Trap Avoidance: How Not to Pay Twice For The Same Business
Given the comptroller’s ever-expanding definition of what constitutes a business, the safest way for a buyer to avoid the successor liability trap is to request a tax clearance certificate from the comptroller before the purchase of a business, or the assets of a business, is completed. When the comptroller’s office receives a request for the tax clearance, it has a maximum of 90 days to audit the seller’s books and issue the certificate. If the certificate is not issued within the 90-day period, the buyer is released from any withholding obligation or liability.

If a tax clearance certificate cannot be obtained, the buyer should carefully analyze the seller’s state tax liabilities and withhold a sufficient amount from the purchase price to pay the potential tax liabilities. Although successor liability may not be contracted away and the comptroller may still take enforcement action against the buyer, if the seller objects to the withholding, the buyer should require the seller to agree to indemnify buyer or provide other security for any tax liability related to the seller’s operation of the business.

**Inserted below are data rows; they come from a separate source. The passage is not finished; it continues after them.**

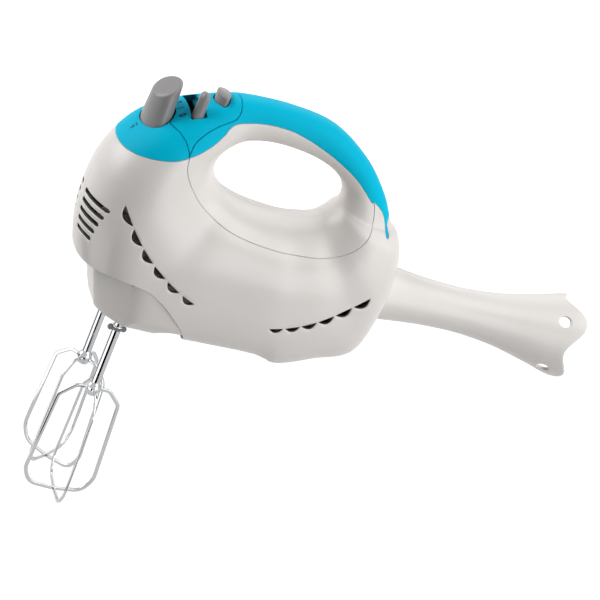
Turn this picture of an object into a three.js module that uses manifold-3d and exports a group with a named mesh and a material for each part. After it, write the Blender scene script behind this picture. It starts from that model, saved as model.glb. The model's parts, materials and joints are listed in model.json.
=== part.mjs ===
// A hand mixer with its blending rod fitted at the rear. Millimetres, +Z up, +X to the rear and -Y to the
// user's left. The origin lies on the neck's flat face, midway between the two beater sockets.
import * as THREE from "three";
import { mergeVertices } from "three/addons/utils/BufferGeometryUtils.js";
import Module from "manifold-3d";

const wasm = await Module();
wasm.setup();

// ---------------------------------------------------------------- driving dimensions

const WALL = 2.4; // thickness of the moulded shells
const GAP = 0.3; // clearance between pieces that seat on each other
const RUNNING = 0.35; // radial clearance of a turning piece
const MOTOR_HEIGHT = 50; // motor axis above the neck's flat face
const BEATER_SPACING = 38; // between the two beater axes
const BEATER_LENGTH = 136; // from the neck's flat face down to the beaters' feet
const ROD_LENGTH = 150.5; // from the rear face to the blending rod's mouth
const SHAFT_RADIUS = 3;

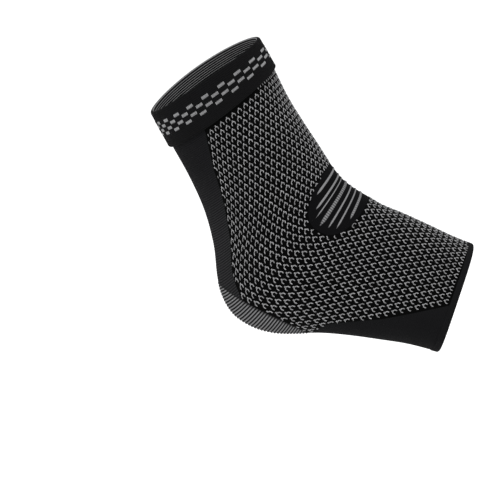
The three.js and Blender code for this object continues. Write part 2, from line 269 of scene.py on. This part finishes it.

If the seller is financially distressed and has sought or is contemplating seeking bankruptcy protection, the buyer should purchase the business or assets of the business from the bankruptcy trustee. Texas comptroller rules provide that sale of a business by a bankruptcy trustee is not a sale by the former owner, and the buyer will not incur successor liability.

Conclusion
Acquiring a business, or the assets of a business, requires careful analysis of the costs relative to the return on the assets acquired. Paying the acquisition price twice rarely will lead to a profitable venture. By obtaining a tax clearance certificate from the comptroller prior to a purchase, buyers can avoid the Texas successor liabilities trap.